Le lendemain, la consœur évoque l’étrangeté du cas avec ses collègues. Ils prennent la décision de faire une recherche de rage au moment même où le confrère précédent, prévenu de l’euthanasie par la propriétaire, appelle pour signaler que la chienne a mordu.

Plusieurs confrères estiment que l’information n’a pas circulé assez vite

Il faut espérer que l’histoire en restera là. Elle est suffisamment éloquente pour rappeler aux praticiens combien il importe d’être vigilant. Elle souligne également la difficulté de faire la part des choses face à certains cas désespérés et en présence de clients occasionnels, avec des commémoratifs peu fiables. L’euthanasie, souvent réclamée par les propriétaires lorsque leurs animaux souffrent, reste cependant un acte d’exception dont les conséquences, surtout en l’absence de diagnostic de certitude, doivent être mûrement mesurées.

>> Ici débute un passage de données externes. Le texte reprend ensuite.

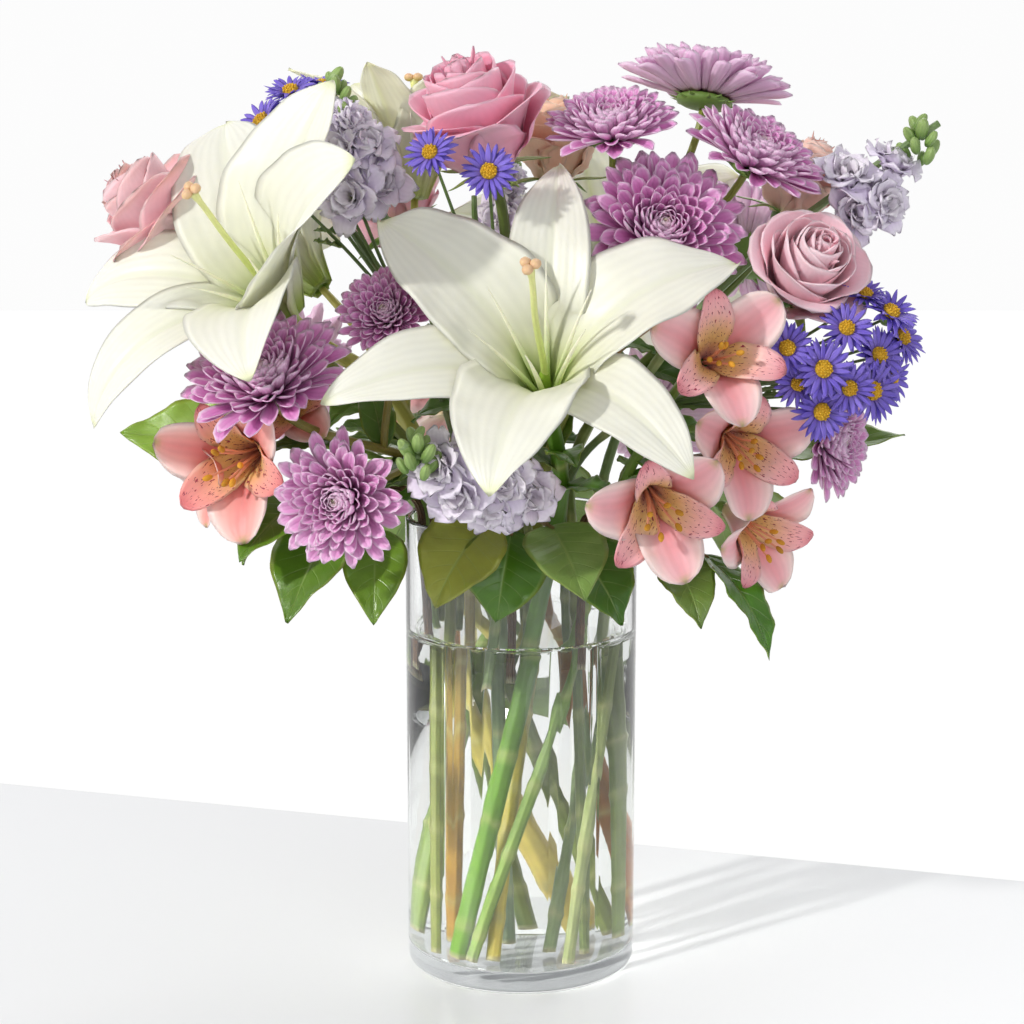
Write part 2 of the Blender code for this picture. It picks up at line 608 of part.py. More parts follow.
spray("salal_left", (-40, -8, 140), (-43, -14), (-84, -54, 226), (-0.7, -0.6, 0.2), 1.8, 1.4, leaves([
    ((-74, -52, 214), (-0.30, -0.60, -0.30), 58, 36, 0.6, (-0.2, -0.6, 0.8)),
    ((-86, -56, 222), (-0.50, -0.70, -0.10), 50, 30, 0.6, (-0.3, -0.5, 0.8)),
    ((-60, -54, 206), (0.0, -0.80, -0.35), 46, 26, 0.7, (0, -0.5, 0.9)),
    ((-90, -48, 230), (-0.95, 0.05, 0.05), 68, 34, 0.35, (0, -0.5, 0.8))]), "leaf")
spray("salal_right", (24, -34, 142), (26, -34), (66, -50, 196), (0.8, -0.4, 0.0), 1.8, 1.3, leaves([
    ((76, -46, 194), (0.55, -0.45, -0.30), 54, 20, 0.8, (0.4, -0.3, 0.8)),
    ((60, -42, 196), (0.35, -0.80, -0.25), 44, 24, 0.7, (0.2, -0.5, 0.8))]), "leaf")
spray("salal_back", (-26, 30, 142), (-31, 31), (-30, 78, 214), (-0.3, 0.9, 0.3), 1.8, 1.4, leaves([
    ((-34, 78, 208), (-0.50, 0.70, -0.40), 60, 38, 0.7, (0, 0.6, 0.8)),
    ((-18, 80, 208), (0.10, 0.80, -0.45), 60, 38, 0.7, (0, 0.6, 0.8)),
    ((-44, 74, 212), (-0.90, 0.40, -0.15), 60, 36, 0.5, (0, 0.4, 0.9)),
    ((0, 78, 210), (0.60, 0.70, -0.35), 58, 36, 0.7, (0, 0.6, 0.8))]), "leaf")
spray("salal_back_right", (38, 14, 142), (42, 10), (88, 50, 222), (0.8, 0.4, 0.2), 1.8, 1.4, leaves([
    ((84, 46, 214), (0.70, 0.30, -0.30), 62, 36, 0.6, (0.3, 0.2, 0.9)),
    ((80, 54, 210), (0.40, 0.70, -0.40), 58, 36, 0.7, (0.2, 0.5, 0.8)),
    ((92, 50, 224), (0.80, 0.60, 0.10), 60, 34, 0.4, (0, 0.2, 0.9)),
    ((98, 32, 222), (0.86, -0.42, 0.28), 76, 32, 0.2, (0, -0.4, 0.9))]), "leaf")
spray("salal_back_left", (-40, 16, 142), (-42, 12), (-86, 44, 220), (-0.8, 0.4, 0.2), 1.8, 1.4, leaves([
    ((-82, 42, 212), (-0.80, 0.10, -0.30), 62, 36, 0.6, (-0.2, 0.2, 0.9)),
    ((-80, 50, 210), (-0.40, 0.70, -0.40), 56, 36, 0.7, (-0.2, 0.5, 0.8))]), "leaf")
build_water(bores)
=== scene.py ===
import math
import random

import bmesh
import bpy
import numpy as np
from mathutils import Matrix, Vector


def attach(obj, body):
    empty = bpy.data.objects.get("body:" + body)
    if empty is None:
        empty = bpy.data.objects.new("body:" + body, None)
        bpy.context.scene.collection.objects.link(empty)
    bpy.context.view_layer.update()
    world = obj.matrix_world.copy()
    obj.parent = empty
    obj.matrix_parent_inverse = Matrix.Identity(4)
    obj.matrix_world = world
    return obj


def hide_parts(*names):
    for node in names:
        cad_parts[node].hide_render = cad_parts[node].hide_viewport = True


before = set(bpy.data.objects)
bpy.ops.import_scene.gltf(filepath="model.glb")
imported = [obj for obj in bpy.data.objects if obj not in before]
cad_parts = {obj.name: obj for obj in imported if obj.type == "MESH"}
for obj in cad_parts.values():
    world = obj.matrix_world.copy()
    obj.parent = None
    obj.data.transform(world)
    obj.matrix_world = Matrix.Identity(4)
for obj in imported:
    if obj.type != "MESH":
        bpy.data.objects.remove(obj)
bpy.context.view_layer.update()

MM = 0.001
GOLD = math.radians(137.508)


# ------------------------------------------------------------------ helpers
def smooth(x):
    x = np.clip(x, 0.0, 1.0)
    return x * x * (3 - 2 * x)


def stand(axis, up=(0.0, 0.0, 1.0)):
    z = Vector(axis).normalized()
    y = Vector(up) - z * Vector(up).dot(z)
    y.normalize()
    x = y.cross(z)
    return Matrix((x, y, z)).transposed()


def place(base, axis, roll=0.0, scale=1.0, up=(0.0, 0.0, 1.0)):
    turn = stand(axis, up).to_4x4() @ Matrix.Rotation(math.radians(roll), 4, "Z")
    return np.array(Matrix.Translation(Vector(base)) @ turn @ Matrix.Scale(scale, 4))


def mm(p):
    return Vector((p[0] * MM, p[1] * MM, p[2] * MM))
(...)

L’épisode démontre également le bien-fondé des règles d’intro-duction des animaux dans l’espace européen, notamment l’examen sérologique pour la rage. Gamin, le cas index était valablement vacciné. L’insuffisance des contrôles vétérinaires aux portes de l’Europe n’est pas nouvelle, mais reste visiblement d’actualité.

Comme en Gironde en 2004, ce nouveau cas souligne en outre que la profession gagnerait à ce que l’information circule mieux entre vétérinaires et services vétérinaires. De nombreux praticiens se sont plaints de ne pas avoir été prévenus assez vite. Ainsi, le confrère qui a euthanasié Youpi le 5 janvier a été mis au courant de la situation par la télévision et a alors pris contact avec sa DSV. A leur décharge, les services vétérinaires sont accaparés par leurs enquêtes, la publication des arrêtés et l’application des mesures. Pourtant, les nouvelles technologies de l’information et la réactivité des médias semblent réclamer, tous les jours davantage, que la communication fasse désormais partie intégrante de leurs missions.

  • (1) Voir La Semaine Vétérinaire n° 1292 du 30/11/2007 en page 19.

  • (2) Voir La Semaine Vétérinaire n° 1289 des 2 et 9/11/2007 en page 16.